A suspected cyberattack has disrupted internet service for nearly a million households in Germany. Only specific models of routers were affected, leading technicians to suspect a deliberate hack.
About 900,000 internet customers experienced severe internet outages over the weekend in what Deutsche Telekom has blamed on an apparent indiscriminate cyberattack.
"We believe that influence was exerted on the routers from outside," an unnamed company spokesman told the AFP news agency, noting that malware had been installed on routers that prevented them from connecting to the company's network.
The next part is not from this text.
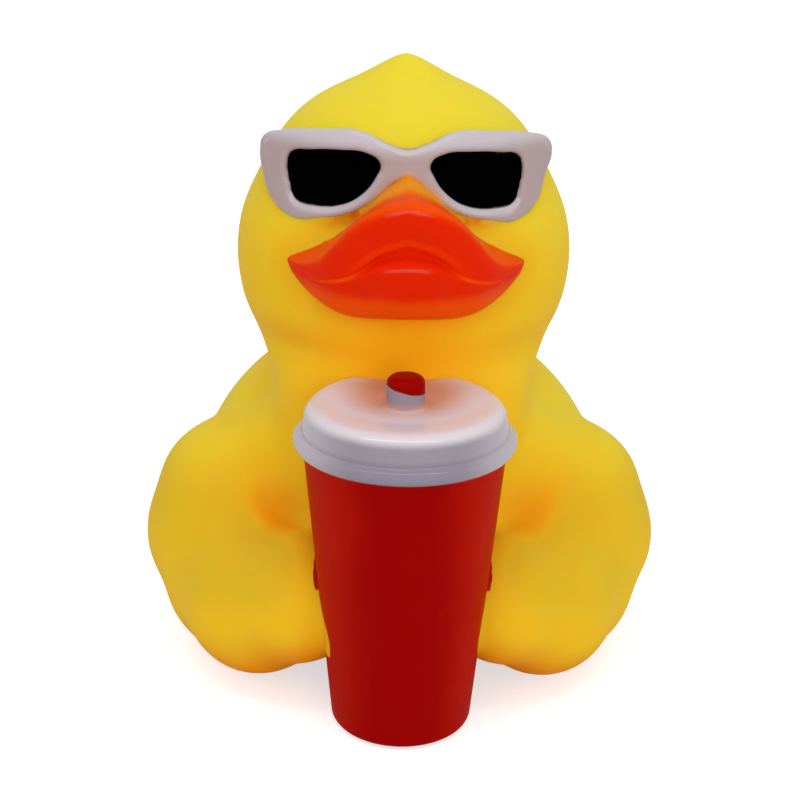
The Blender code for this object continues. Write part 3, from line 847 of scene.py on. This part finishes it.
# Duck
# One hollow vinyl moulding: head, neck, chest, body with its tail, and two wings that close round the
# cup. The vinyl is yellow right through, satin and a little translucent; its colour carries painted light
# and shade, lemon on open tops and deeper orange in folds, under the bill and on the wings, with a painted
# glow at the throat.
NECK_HEIGHT = 42.0
HEAD_HALF_WIDTH = 23.5
NAPE_REACH = 23.0
HEAD_SECTIONS = (
    # rise above the neck, then shares of half width, face reach and nape reach
    (43.7, 0.02, -0.01, 0.05),
    (42.5, 0.11, 0.08, 0.16),
    (40.3, 0.27, 0.24, 0.35),
    (37.2, 0.53, 0.51, 0.61),
    (33.4, 0.71, 0.72, 0.80),
    (28.0, 0.85, 0.86, 0.91),
    (22.0, 0.965, 0.97, 0.98),
    (16.0, 1.0, 1.0, 1.0),
    (10.0, 0.965, 0.975, 0.96),
    (4.8, 0.875, 0.90, 0.88),
)
HEAD_FULLNESS = 2.0
CHEST_SECTIONS = (
    # height above the floor, half width, chest reach, back reach
    (42.0, 18.6, 20.6, 18.6),
    (35.0, 18.4, 20.3, 18.0),
    (24.0, 18.0, 18.0, 18.0),
    (12.0, 16.0, 14.5, 17.0),
    (3.0, 13.0, 9.0, 14.0),
)
CHEST_FULLNESS = 2.7
COLUMN_STEPS = 6
COLUMN_SEGMENTS = 96
BODY_HALF_WIDTH = 31.2
TAIL_REACH = 46.2
BODY_MASSES = (
    # centre, radii and tilt in degrees
    ((0.0, 9.5, 17.2), (BODY_HALF_WIDTH, 26.0, 28.4), 0.0),
    ((0.0, TAIL_REACH - 22.2, 20.0), (BODY_HALF_WIDTH * 0.7, 17.0, 19.0), 0.0),
    ((0.0, TAIL_REACH - 11.7, 31.0), (12.5, 11.5, 8.6), 42.0),
    ((0.0, TAIL_REACH - 5.7, 38.0), (7.5, 7.5, 4.6), 48.0),
)
WING_HALF_SPAN = 37.6
WING_MASSES = (
    # the centre's share of the half span, way back and height, then radii
    ((0.399, -3.0, 26.4), (10.5, 10.2, 10.6)),
    ((0.628, -1.4, 21.8), (12.4, 12.6, 11.0)),
    ((0.649, -4.0, 16.5), (13.2, 13.5, 12.8)),
    ((0.585, -9.5, 12.0), (12.5, 12.6, 12.4)),
    ((0.53, -17.0, 11.6), (10.8, 11.0, 11.0)),
    ((0.375, -22.2, 14.4), (9.2, 9.8, 9.3)),
)
SKIN_GRID = 0.9
BLEND_STEPS = 44
BLEND_START_RISE = 4.0
BLEND_FADE = 9.0
HEAD_BLEND = 0.12
DUCK_GRID = 0.5
DUCK_TRIANGLES = 190000
UNDER_PAINT = 0.25
UNDER_BILL = 0.6
UNDER_LID = 2.0
TINT_REACH = 4.0
SKY_RAYS = 20
FOLD_PLACE = (20.5, -15.0, 22.6)
FOLD_REACH = 9.0
THROAT_PLACE = (0.0, -17.0, 42.0)
THROAT_REACH = 20.0
SPILL_FOOT = 19.2
SPILL_TOP = 23.6
DARK_SPECKS = ((12.6, -18.2, 51.4), (15.0, -18.0, 31.0))
VINYL_YELLOW = (0.95, 0.57, 0.016)
VINYL_LIT_LEMON = (0.92, 0.735, 0.040)
VINYL_SHADE_ORANGE = (0.95, 0.30, 0.002)
WING_SHADE_GOLD = (0.79, 0.505, 0.018)
THROAT_GLOW = (0.20, 0.065, 0.0)
SPECK_BROWN = (0.05, 0.02, 0.01)


def add_egg(bm, centre, radii, tilt_deg=0.0):
    size = Matrix.Diagonal(radii).to_4x4()
    place = Matrix.Translation(centre) @ Matrix.Rotation(math.radians(tilt_deg), 4, "X") @ size
    bmesh.ops.create_uvsphere(bm, u_segments=64, v_segments=40, radius=1.0, matrix=place)


def add_column(bm):
    """Head, neck and chest as one upright column of oval sections."""
    rows = [
        (NECK_HEIGHT + rise, wide * HEAD_HALF_WIDTH, front * FACE_REACH, back * NAPE_REACH, HEAD_FULLNESS)
        for rise, wide, front, back in HEAD_SECTIONS
    ]
    rows += [section + (CHEST_FULLNESS,) for section in CHEST_SECTIONS]
    rings = []
    for z, wide, front, back, full in smooth_through(rows, COLUMN_STEPS):
        ring = []
        for i in range(COLUMN_SEGMENTS):
            turn = 2 * math.pi * i / COLUMN_SEGMENTS
            c, s = (math.copysign(abs(part) ** (2 / full), part) for part in (math.cos(turn), math.sin(turn)))
            ring.append(bm.verts.new((wide * c, (back - front) / 2 + (back + front) / 2 * s, z)))
        rings.append(ring)
    bridge(bm, rings)


def draw_duck():
    """Head, body and wings as one smooth closed skin."""
    bm = bmesh.new()
    add_column(bm)
    for centre, radii, tilt in BODY_MASSES:
        add_egg(bm, centre, radii, tilt)
    for (share, y, z), radii in WING_MASSES:
        for side in (-1, 1):
            add_egg(bm, (side * share * WING_HALF_SPAN, y, z), radii)
    skin = add_object("duck_skin", bm)
    fuse(skin, SKIN_GRID, 0)
    soften = skin.vertex_groups.new(name="below the neck")
    for v in skin.data.vertices:
        below = (NECK_HEIGHT + BLEND_START_RISE - v.co.z / MM) / BLEND_FADE
        soften.add([v.index], min(1.0, max(HEAD_BLEND, below)), "REPLACE")
    blend = skin.modifiers.new("blend junctions", "SMOOTH")
    blend.factor = 0.5
    blend.iterations = BLEND_STEPS
    blend.vertex_group = soften.name
    rounder = skin.modifiers.new("rounder", "SUBSURF")
    rounder.levels = rounder.render_levels = 1
    settle(skin)
    return skin


def average_round(mesh, values, passes):
    """Values on points, averaged with their neighbours along the edges so many times."""
    flat = np.empty(len(mesh.edges) * 2, np.int32)
    mesh.edges.foreach_get("vertices", flat)
    a, b = flat.reshape(-1, 2).T
    count = np.bincount(a, minlength=len(values)) + np.bincount(b, minlength=len(values)) + 1
    for _ in range(passes):
        total = np.bincount(a, values[b], len(values)) + np.bincount(b, values[a], len(values))
        values = (values + total) / count
    return values


def skin_distance(obj, other, reach):
    """How far each of an object's points lies from another object's skin, up to the reach."""
    skin = BVHTree.FromObject(other, bpy.context.evaluated_depsgraph_get())
    return np.array([(skin.find_nearest(v.co, reach * MM)[3] or reach * MM) / MM for v in obj.data.vertices])


def skylight(obj, rays):
    """How much light from above reaches each point: 1 in the open on top, 0 in deep folds and below."""
    corners = [tuple(v.co) for v in obj.data.vertices]
    tree = BVHTree.FromPolygons(corners, [tuple(p.vertices) for p in obj.data.polygons])
    golden = math.pi * (3 - math.sqrt(5))
    fan = []
    for i in range(rays):
        lift = (i + 0.5) / rays
        wide = math.sqrt(1 - lift * lift)
        fan.append(Vector((wide * math.cos(golden * i), wide * math.sin(golden * i), lift)))
    found = []
    for v in obj.data.vertices:
        start = v.co + v.normal * (0.3 * MM)
        light = 0.0
        for ray in fan:
            faces = ray.dot(v.normal)
            if faces > 0 and tree.ray_cast(start, ray)[0] is None:
                light += faces
        found.append(light / rays * 2)
    return np.array(found)


duck = draw_duck()
duck.name = "duck_moulding"
lid_top = CUP_HEIGHT + LID_CREST_RISE - LID_CREST_ROUND
core_foot = CUP_FOOT_RADIUS - CUP_FOOT_FILLET
core_lid = LID_SHOULDER_RADIUS - UNDER_LID
core_profile = [(0.0, CUP_FOOT_FILLET), (core_foot, CUP_FOOT_FILLET), (CUP_FOOT_RADIUS, CUP_FOOT_FILLET * 4)]
core_profile += [(CUP_MOUTH_RADIUS, CUP_HEIGHT), (core_lid, CUP_HEIGHT), (core_lid, lid_top), (0.0, lid_top)]
core = lathe("cup_core", [(max(r - UNDER_PAINT, 0.0), z) for r, z in core_profile], None)
write_mark(cup, "from_wing", skin_distance(cup, duck, 100.0))
take_in(duck, [make_bill(UNDER_BILL), make_glasses(UNDER_PAINT), core])
fuse(duck, DUCK_GRID, 2)
thin = duck.modifiers.new("thin out faces", "DECIMATE")
thin.ratio = DUCK_TRIANGLES / (2 * len(duck.data.polygons))
settle(duck)
points = points_of(duck)
points[:, 2] = np.maximum(points[:, 2], 0.0)
duck.data.vertices.foreach_set("co", (points * MM).astype(np.float32).ravel())
duck.data.update()

cup_radius = CUP_FOOT_RADIUS + (CUP_MOUTH_RADIUS - CUP_FOOT_RADIUS) * points[:, 2] / CUP_HEIGHT
from_cup = np.hypot(points[:, 0], points[:, 1] + CUP_AHEAD) - cup_radius
write_mark(duck, "from_cup", np.where(points[:, 2] < CUP_HEIGHT, from_cup, FAR))
write_mark(duck, "from_glasses", average_round(duck.data, skin_distance(duck, glasses, TINT_REACH), 3))
write_mark(duck, "from_bill", average_round(duck.data, skin_distance(duck, bill, TINT_REACH), 3))
write_mark(duck, "skylight", average_round(duck.data, skylight(duck, SKY_RAYS), 8))

vinyl = Finish(bpy.data.materials.new("yellow vinyl"))
where = vinyl.place()
x, y, z = vinyl.split(where)
ragged = vinyl.noise(where, 1.3, 3.0) - 0.5
fine = vinyl.noise(where, 0.35, 2.0)
cloudy = vinyl.noise(where, 14.0, 2.0)
# Painted light and shade from the skylight mark: deep orange where little light from above reaches, lemon on
# open tops.
sky = vinyl.mark("skylight") + (cloudy - 0.5) * 0.08
yellow = vinyl.blend(vinyl.ramp(sky, 0.06, 0.42), VINYL_SHADE_ORANGE, VINYL_YELLOW)
yellow = vinyl.blend(vinyl.ramp(sky, 0.45, 1.0), yellow, VINYL_LIT_LEMON)
# Painted shade: the wings' open faces below the chest are dulled to a darker gold, as if the head shaded
# them.
wing_shade = vinyl.ramp(z, 34.0, 24.0) * vinyl.ramp(sky, 0.42, 0.72)
yellow = vinyl.blend(wing_shade * 0.9, yellow, WING_SHADE_GOLD)
# Painted shade in the hollows where the wings meet the chest.
for side in (-1, 1):
    spot = (side * FOLD_PLACE[0], FOLD_PLACE[1], FOLD_PLACE[2])
    in_fold = vinyl.ramp(vinyl.away_from(where, spot), FOLD_REACH, 1.0) * vinyl.ramp(sky, 0.65, 0.3)
    yellow = vinyl.blend(in_fold * 0.75, yellow, VINYL_SHADE_ORANGE)
# Painted shade under the bill: the throat is deepened towards orange.
throat = vinyl.ramp(vinyl.away_from(where, THROAT_PLACE), THROAT_REACH, 3.0)
yellow = vinyl.blend(throat * 0.42, yellow, VINYL_SHADE_ORANGE)
from_bill = vinyl.mark("from_bill") + ragged * 0.2
# Deeper orange all round the bill: partly the spray's mist, partly painted reflected glow from the bill.
yellow = vinyl.blend(vinyl.ramp(from_bill, 4.0, 0.5) * 0.3, yellow, VINYL_SHADE_ORANGE)
# Orange spray from the nose on the face round the top of the bill.
glow = vinyl.ramp(from_bill, 3.0, 0.4) * vinyl.ramp(z, MOUTH_HEIGHT + 4.0, MOUTH_HEIGHT + 7.0)
colour = vinyl.blend(glow * 0.85, yellow, NOSE_ORANGE)
# A thin ring of the bill's paint on the face round the bill, in the bill's lighter orange and the nose's
# orange.
painted = vinyl.ramp(from_bill, 0.30, 0.10)
colour = vinyl.blend(painted, colour, vinyl.blend(glow, BILL_LIT_ORANGE, NOSE_ORANGE))
# The frame's white paint runs a little on to the face round the frame, in the shaded white.
frame_white = vinyl.ramp(vinyl.mark("from_glasses"), 0.34, 0.08)
colour = vinyl.blend(frame_white * (1 - glow), colour, FRAME_SHADED_WHITE)
# Red paint from the cup spilt on to the wings beside it, in the cup's lighter red.
spill = vinyl.noise(where, 2.4, 2.0) - 0.5
cup_red = vinyl.ramp(vinyl.mark("from_cup") + spill * 0.9, 0.55, 0.45)
cup_red = cup_red * vinyl.ramp(z + spill, SPILL_FOOT, SPILL_FOOT + 0.4)
cup_red = cup_red * vinyl.ramp(z + spill, SPILL_TOP, SPILL_TOP - 0.6)
# A painted glow at the throat, fed to the emission, stands in for light shining through the vinyl.
glowing = vinyl.blend(throat * (1 - painted) * (1 - cup_red), (0.0, 0.0, 0.0), THROAT_GLOW)
colour = vinyl.blend(cup_red, colour, RED_SPILL_AND_LIT_SIDES)
for spot in DARK_SPECKS:
    colour = vinyl.blend(vinyl.fleck(where, spot, 0.28), colour, SPECK_BROWN)
vinyl.end(
    vinyl.node(
        "ShaderNodeBsdfPrincipled",
        {},
        {
            "Base Color": colour,
            "Roughness": 0.48 + cloudy * 0.06 - painted * 0.12,
            "Specular IOR Level": 0.05,
            "Subsurface Weight": 0.6,
            "Subsurface Radius": (1.0, 0.35, 0.06),
            "Subsurface Scale": 0.004,
            "Emission Color": glowing,
            "Emission Strength": 1.0,
            "Normal": vinyl.bump(fine, 0.01),
        },
    )
)
duck.data.materials.clear()
duck.data.materials.append(vinyl.owner)
duck.data.shade_smooth()
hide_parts("duck")
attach(duck, "root")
The telecom giant did not provide details of which models of router - hardware that mediates the transmission of data packets on the internet and elsewhere - were affected. Customers have been advised to disconnect their routers if they suspect that they were targeted.
Government spokesman Steffen Seibert told reporters that official computers were not affected by the apparent hack. "What this incident shows is how important and right the attention is that the German government, especially the Interior Ministry, have put on exactly this topic of cybersecurity and securing our infrastructure in the digital realm," Seibert said Monday. He added that his aim was to "comprehensively reassure" the German public of the state's ability to continue its daily functions despite the disruptions.
Germany has been the target of multiple cyberattacks in recent years. In September, several political parties received emails which purported to be from NATO headquarters but which in fact contained a link that installed spying software on their computers.